The IJ reasonably relied on inconsistencies that further support both the demeanor finding and the adverse credibility determination as a whole. Li Hua Lin v. U.S. Dep't of Justice, 453 F.3d 99, 109 (2d Cir. 2006). Zhou testified that her mother was with her during her forced abortion, after which she took Zhou home. Zhou's mother's letter stated Zhou had an abortion, but did not mention that she was with Zhou for the procedure. See Xiu Xia Lin, 534 F.3d at 166 n.3 (holding that “[a]n inconsistency and an omission are ․ functionally equivalent” for credibility purposes). The IJ was not required to credit Zhou's explanation, as she was unable to explain the omission. Majidi, 430 F.3d at, 80. The IJ found that this inconsistency undermined the crux of Zhou's claim because her mother was the only person who could corroborate whether Zhou had an abortion. See Xian Tuan Ye v. DHS, 446 F.3d 289, 294-95 (2d Cir. 2006).

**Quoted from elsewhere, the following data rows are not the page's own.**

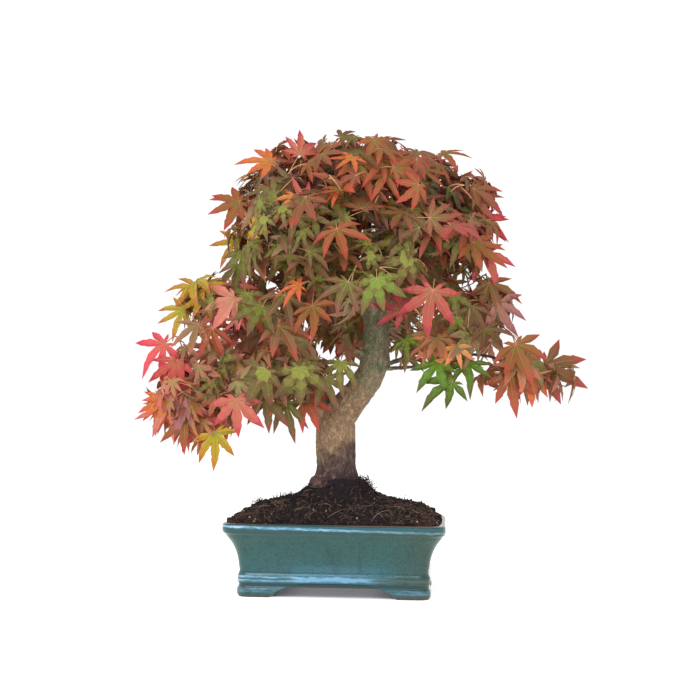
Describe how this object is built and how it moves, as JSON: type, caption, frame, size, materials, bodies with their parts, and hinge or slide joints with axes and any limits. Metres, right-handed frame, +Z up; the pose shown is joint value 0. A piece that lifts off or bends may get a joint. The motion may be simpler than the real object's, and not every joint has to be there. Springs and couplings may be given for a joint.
{
  "type": "potted japanese maple bonsai",
  "caption": "Bonsai japanese maple in autumn leaf, with a leaning trunk, a domed crown and low side tiers, in a footed rectangular glazed pot filled with a soil mound.",
  "frame": {"origin": "on the ground plane under the pot's feet, below the centre of the whole object's bounding box", "axes": "+Z up along the tree's growth, +X to the right along the pot's long side, -Y towards the viewer, square to the pot's front"},
  "size_m": [0.5092, 0.2992, 0.5217],
  "materials": {
    "glaze": "gloss",
    "peat": "rough",
    "bark": "rough",
    "twig": "satin",
    "leaves": "satin"
  },
  "bodies": {
    "root": {"pot": "glaze", "soil": "peat", "trunk": "bark", "bough_low_left": "twig", "bough_low_left_back": "twig", "bough_low_right": "twig", "bough_low_right_lower": "twig", "bough_crown_front": "twig", "bough_crown_left": "twig", "bough_crown_right": "twig", "bough_crown_back": "twig", "bough_leader": "twig", "mass_crown_top": "leaves", "mass_crown_right": "leaves", "mass_crown_back_right": "leaves", "mass_crown_back_left": "leaves", "mass_crown_left": "leaves", "mass_crown_front_left": "leaves", "mass_crown_front_right": "leaves", "mass_left_upper": "leaves", "mass_left_outer": "leaves", "mass_left_inner": "leaves", "mass_left_back": "leaves", "mass_right_upper": "leaves", "mass_right_inner": "leaves", "mass_right_outer": "leaves", "mass_right_back": "leaves", "mass_back": "leaves"}
  },
  "joints": []
}
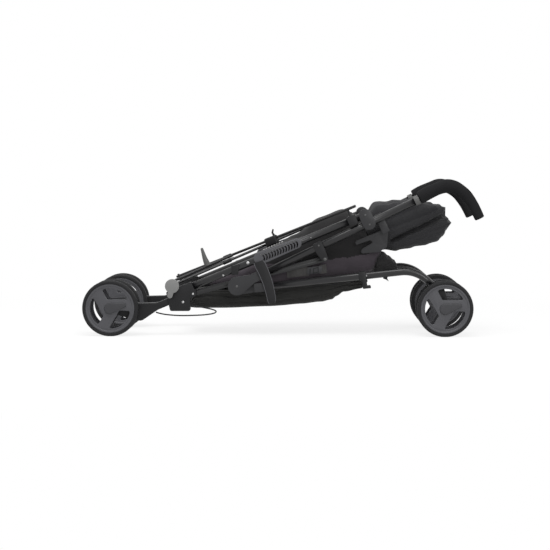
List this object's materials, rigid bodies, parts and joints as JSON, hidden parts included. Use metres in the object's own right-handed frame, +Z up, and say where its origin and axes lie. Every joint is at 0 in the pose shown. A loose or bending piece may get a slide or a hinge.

The adverse credibility determination is also supported by a second inconsistency. On cross examination, the Government asked Zhou when she last had her IUD examined. Zhou initially stated September 2001, but when asked corrected to September 2011. In the absence of the demeanor issues, a reasonable factfinder might easily have accepted Zhou's explanation that she merely misspoke. Majidi, 430 F.3d at 80. However, the IJ emphasized (and the record confirms) that Zhou gave minimal, stilted answers to many questions, and supplied detail only as to the abortion suggesting that Zhou was “testifying from a script rather than from experience.” Li Hua Lin, 453 F.3d at 109.
Finally, the IJ reasonably concluded that Zhou's corroborating evidence was insufficient to rehabilitate her discredited testimony. Biao Yang v. Gonzales, 496 F.3d 268, 273 (2d Cir. 2007). The letter from Zhou's mother omitted mention that she was present for the abortion (as Zhou testified). The IJ reasonably gave limited weight to the only other evidence directly corroborating Zhou's claim, a letter from her aunt that provided no details and did not state that the aunt was present for any of the events in question.
Given inconsistencies in Zhou's testimony, as well as Zhou's poor demeanor and lack of corroborating evidence, we conclude that the “totality of the circumstances” supports the adverse credibility determination. See Xiu Xia Lin, 534 F.3d at 167. That determination is dispositive of asylum, withholding of removal, and CAT relief because all three forms of relief relied on the same factual predicate. See Paul v. Gonzales, 444 F.3d 148, 156 (2d Cir. 2006).
For the foregoing reasons, the petition for review is DENIED. As we have completed our review, any stay of removal that the Court previously granted in this petition is VACATED, and any pending motion for a stay of removal in this petition is DISMISSED as moot. Any pending request for oral argument in this petition is DENIED in accordance with Federal Rule of Appellate Procedure 34(a)(2), and Second Circuit Local Rule 34.1(b).